Il nous faut de la précision pour ne pas nous en tenir à des intentions générales et généreuses qui peuvent donner lieu à des pratiques radicalement opposées : « Respectons l’enfant pour lui permettre de grandir ! » Oui, mais le respect de l’enfant consiste-t-il à le laisser reproduire spontanément les stéréotypes sociaux et publicitaires, ou bien à l’ouvrir à d’autres horizons, quitte à lui imposer des contraintes fécondes ?

Il nous faut de la précision pour ne pas confondre des notions apparemment voisines et, pourtant, porteuses de valeurs contradictoires : « L’éducateur est responsable de l’enfant et il doit donc le contrôler pour garantir sa sécurité. » Non, car si l’éducateur doit construire un « espace hors menaces » et garantir la sécurité psychologique et physique des enfants, il doit savoir qu’à tout vouloir contrôler, on décourage l’engagement dans de nouveaux apprentissages, on empêche la nécessaire réflexion sur la prise de risque, on interdit l’émergence de la liberté.

Il nous faut de la précision pour distinguer les exigences fondatrices des modalités arbitraires : « Il faut bien évaluer l’enfant pour qu’il puisse progresser et, pour cela, pas de meilleure formule que la notation ! » Oui, l’enfant a le droit d’être évalué, de savoir quel chemin il a parcouru et quel chemin il lui reste à parcourir. Mais non, la notation n’est pas la meilleure modalité pour cela. Car la notation lui permet surtout de se comparer aux autres, alors que, pour progresser, il faut être accompagné afin de s’exhausser au-dessus de soi-même.

Il faut de la précision pour échapper à cette forme d’idéalisme pédagogique qui sous-estime en permanence les conditions matérielles de l’apprentissage : « Peu importe comment la classe est organisée pourvu que l’élève soit attentif ! ». Non, nul ne peut se mobiliser dans un environnement qui n’est pas structuré autour d’un projet précis, qui ne comporte pas des dispositifs et des rituels qui étayent l’investissement des personnes. La pédagogie est matérialiste ou elle n’est pas.

Bref, il nous faut de la précision pour ne pas se payer de mots. Car, n’en doutons pas, en éducation, ce qui est subversif, ce n’est pas d’afficher des intentions, mais c’est bien de travailler à les mettre en œuvre.
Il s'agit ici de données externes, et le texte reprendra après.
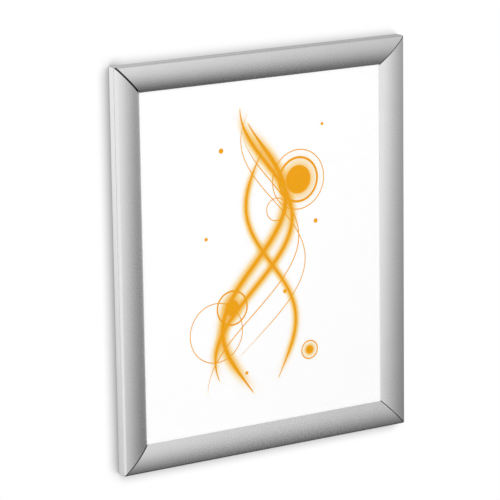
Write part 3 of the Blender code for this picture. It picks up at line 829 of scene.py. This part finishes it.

On connaît, en effet, cette manie qu’ont les systèmes éducatifs d’élaborer des projets maximalistes pleins de mots ronflants et de formules convenues : « Favoriser l’épanouissement de chacune et de chacun… Co-construire l’avenir… Activer la participation citoyenne… Développer l’autonomie et la solidarité… Promouvoir l’excellence»… Qui peut être contre ? Mais on sait aussi que ces projets n’ont, trop souvent, qu’une fonction d’affichage, pour se positionner, satisfaire la hiérarchie ou exister dans le débat public. On voit même, parfois, des personnes se spécialiser dans le « portage » de ces projets, aller les défendre savamment dans des colloques, engager des polémiques sur telle ou telle virgule… Mais sans aucune référence à la réalité des pratiques quotidiennes dans l’institution qui, elles, continuent tranquillement, dans la routine, à fonctionner au moindre coût.
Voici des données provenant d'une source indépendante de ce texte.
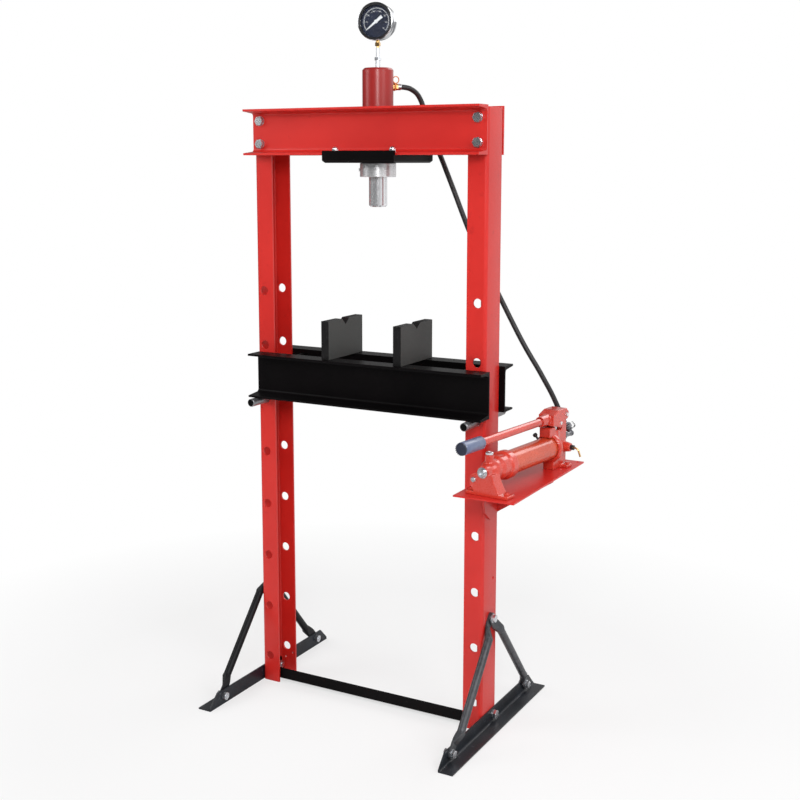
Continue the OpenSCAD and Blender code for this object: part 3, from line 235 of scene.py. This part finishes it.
finishSettings = {
    "frame_enamel": {
        "deep": (0.53, 0.016, 0.012), "light": (0.62, 0.024, 0.018), "grainScale": 260,
        "rough": (0.30, 0.42), "bump": 0.0003, "coat": 0.16, "coatRough": 0.1, "specular": 0.32,
        "speck": (0.36, 0.008, 0.007), "speckScale": 38, "speckFrom": 0.66, "speckStrength": 0.35,
    },
    "pump_enamel": {
        "deep": (0.52, 0.032, 0.018), "light": (0.62, 0.048, 0.026), "grainScale": 420,
        "rough": (0.22, 0.36), "bump": 0.0005, "coat": 0.6, "coatRough": 0.07, "toneScale": 12,
        "speck": (0.42, 0.016, 0.009), "speckScale": 60, "speckFrom": 0.64, "speckStrength": 0.4,
    },
    "black_enamel": {
        "deep": (0.0022, 0.0018, 0.0020), "light": (0.0050, 0.0040, 0.0044), "grainScale": 320,
        "rough": (0.30, 0.46), "bump": 0.0003, "specular": 0.07,
    },
    "block_grey": {
        "deep": (0.005, 0.0047, 0.0050), "light": (0.010, 0.0094, 0.0098), "grainScale": 520,
        "rough": (0.45, 0.62), "bump": 0.0004, "toneScale": 18, "specular": 0.2,
        "speck": (0.024, 0.023, 0.023), "speckScale": 110, "speckFrom": 0.63,
        # its +X faces are painted lighter grey: a painted reflection of the bright room on the black paint
        "faceAxis": "X", "faceColour": (0.052, 0.052, 0.050),
    },
    "foot_steel": {
        "deep": (0.003, 0.0045, 0.008), "light": (0.009, 0.013, 0.020), "grainScale": 240,
        "rough": (0.32, 0.5), "bump": 0.0005, "coat": 0.1, "toneScale": 14, "dust": 0.02, "specular": 0.3,
        "speck": (0.05, 0.056, 0.07), "speckScale": 70, "speckFrom": 0.64,
    },
    "galvanised": {
        "deep": (0.026, 0.027, 0.031), "light": (0.058, 0.060, 0.067), "grainScale": 300,
        "rough": (0.30, 0.44),
        "bump": 0.0003, "metal": 0.4, "cells": 120, "cellColour": (0.10, 0.104, 0.113), "cellStrength": 0.5,
    },
    "dark_tube": {
        "deep": (0.004, 0.004, 0.005), "light": (0.011, 0.011, 0.013), "grainScale": 260,
        "rough": (0.3, 0.45), "bump": 0.0004, "specular": 0.16,
    },
    "zinc": {
        "deep": (0.58, 0.60, 0.63), "light": (0.74, 0.76, 0.79), "grainScale": 700, "rough": (0.2, 0.36),
        "bump": 0.00015, "metal": 1, "toneScale": 60,
    },
    "machined_steel": {
        "deep": (0.66, 0.66, 0.67), "light": (0.82, 0.82, 0.83), "grainScale": 900, "rough": (0.24, 0.38),
        "bump": 0.00012, "metal": 0.7, "stretch": (0.12, 0.12, 3), "toneScale": 30,
    },
    "hard_chrome": {
        "deep": (0.70, 0.71, 0.73), "light": (0.82, 0.83, 0.85), "grainScale": 800, "rough": (0.12, 0.22),
        "bump": 0.00005, "metal": 0.75, "stretch": (0.3, 0.3, 2), "toneScale": 20,
    },
    "brass": {
        "deep": (0.60, 0.36, 0.13), "light": (0.78, 0.52, 0.22), "grainScale": 800, "rough": (0.2, 0.36),
        "bump": 0.0001, "metal": 1, "toneScale": 70,
    },
    "orange_cap": {
        "deep": (0.62, 0.16, 0.03), "light": (0.76, 0.24, 0.06), "grainScale": 900, "rough": (0.4, 0.55),
        "bump": 0.0001, "toneScale": 80,
    },
    "black_plastic": {
        "deep": (0.010, 0.010, 0.011), "light": (0.020, 0.020, 0.022), "grainScale": 1200,
        "rough": (0.3, 0.45), "bump": 0.0001, "toneScale": 60,
    },
    "grip_plastic": {
        "deep": (0.085, 0.115, 0.215), "light": (0.14, 0.175, 0.290), "grainScale": 900,
        "rough": (0.3, 0.45), "bump": 0.0002, "toneScale": 50, "coat": 0.2,
    },
    "black_rubber": {
        "deep": (0.008, 0.008, 0.009), "light": (0.018, 0.018, 0.020), "grainScale": 1400,
        "rough": (0.38, 0.55), "bump": 0.0002, "toneScale": 40,
    },
    "dial_face": {
        "deep": (0.006, 0.010, 0.030), "light": (0.012, 0.018, 0.048), "grainScale": 1500,
        "rough": (0.4, 0.5), "bump": 0.00004, "toneScale": 60,
    },
    "pointer_white": {
        "deep": (0.72, 0.74, 0.76), "light": (0.82, 0.83, 0.84), "grainScale": 1500, "rough": (0.35, 0.45),
        "bump": 0.00004, "toneScale": 90,
    },
    "lens": {
        "deep": (0.86, 0.90, 0.92), "light": (0.92, 0.95, 0.96), "grainScale": 60, "rough": (0.01, 0.03),
        "bump": 0.00001, "toneScale": 8,
    },
}
finishes = {name: makeFinish(name, settings) for name, settings in finishSettings.items()}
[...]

C’est pourquoi, la rigueur est révolutionnaire. Elle consiste, non pas à dérouler des vœux pieux, mais à demander précisément aux auteurs de tous les beaux projets : « Mais pourquoi ne faites-vous pas ce que vous dites ? Là, maintenant, au plus près des personnes… Pourquoi ne travaillez-vous pas obstinément à inventer des pratiques qui incarnent vraiment les valeurs que vous défendez ? L’autonomie et la solidarité, chiche ! On y va ! » On y va, précisément, et à tous les niveaux, comme le fait si bien ce livre : dans la classe, dans l’école, dans l’institution scolaire. On y va en traquant les approximations et les incohérences. On y va en s’efforçant à la lucidité et en étant attentif au « moindre geste », selon la belle expression de Fernand Deligny.

Le livre que vous allez lire, n’est pas un nième bréviaire. C’est un outil militant. Ce n’est pas l’exposé d’un dogme, c’est l’exigence au service d’une véritable ambition éducative. Ce n’est pas une litanie de bonnes intentions, mais un recueil de leviers pour transformer les choses. Un recueil partiel et inachevé, bien sûr ! Qui pourrait prétendre, en matière pédagogique, avoir « achevé » la réflexion ou le travail ? Les livres dont nous avons besoin sont ceux qui nous invitent à poursuivre nous-mêmes ce qu’ils ont engagé. Comme celui-ci.